Restoring Wetlands Key to Avoiding Another Katrina

"The levees aren't going to be as successful against the Gulf of Mexico if we don't do this restoration"

08-27-2010 // Tim Padgett

This excerpt is from an article in TIME Magazine.

For decades, the Central Wetlands on the eastern edge of New Orleans have seemed little more than a dreary pond with stumps of dead cypress trees poking above its surface like gray razor stubble. But these days, from a lookout point at the upper edge of the wetlands known as Bayou Bienvenue, you can see newly planted islands of spartina grass bringing the moribund marsh back to some semblance of life — enough, at least, to attract the curiosity of egrets. And that could mean more to the future of post-Katrina New Orleans than any number of levees, tourists or Super Bowl victories ever will.

...

As the region and the nation mark the somber anniversary, New Orleans is hailing (warily) the Corps' near-completion of a 350-mile, $15 billion system of new and stronger levees.

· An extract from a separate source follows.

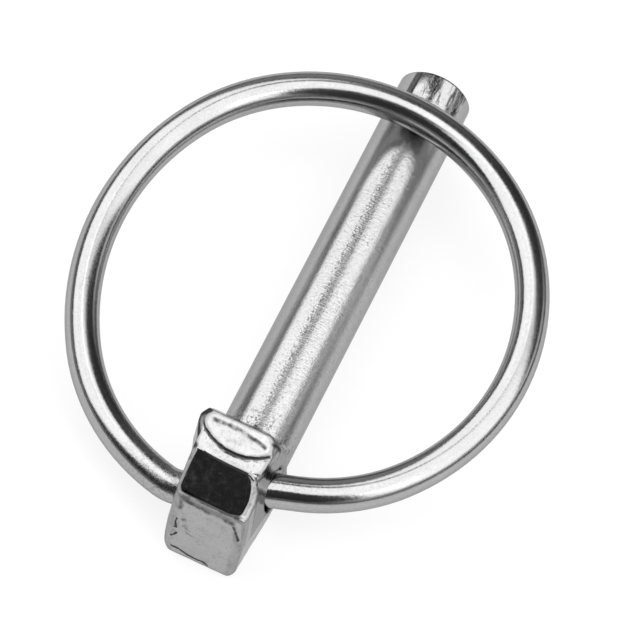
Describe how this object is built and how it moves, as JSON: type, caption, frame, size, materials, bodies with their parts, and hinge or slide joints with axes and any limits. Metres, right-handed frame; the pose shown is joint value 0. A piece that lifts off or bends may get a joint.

But engineers and environmentalists alike say it's even more important five years later to get the wetlands revival on track — with the critical object of keeping pressure off those barriers in the years ahead. "The levees aren't going to be as successful against the Gulf of Mexico if we don't do this restoration," says Amanda Moore, Coastal Louisiana Organizer for the National Wildlife Federation. "The city will still be vulnerable.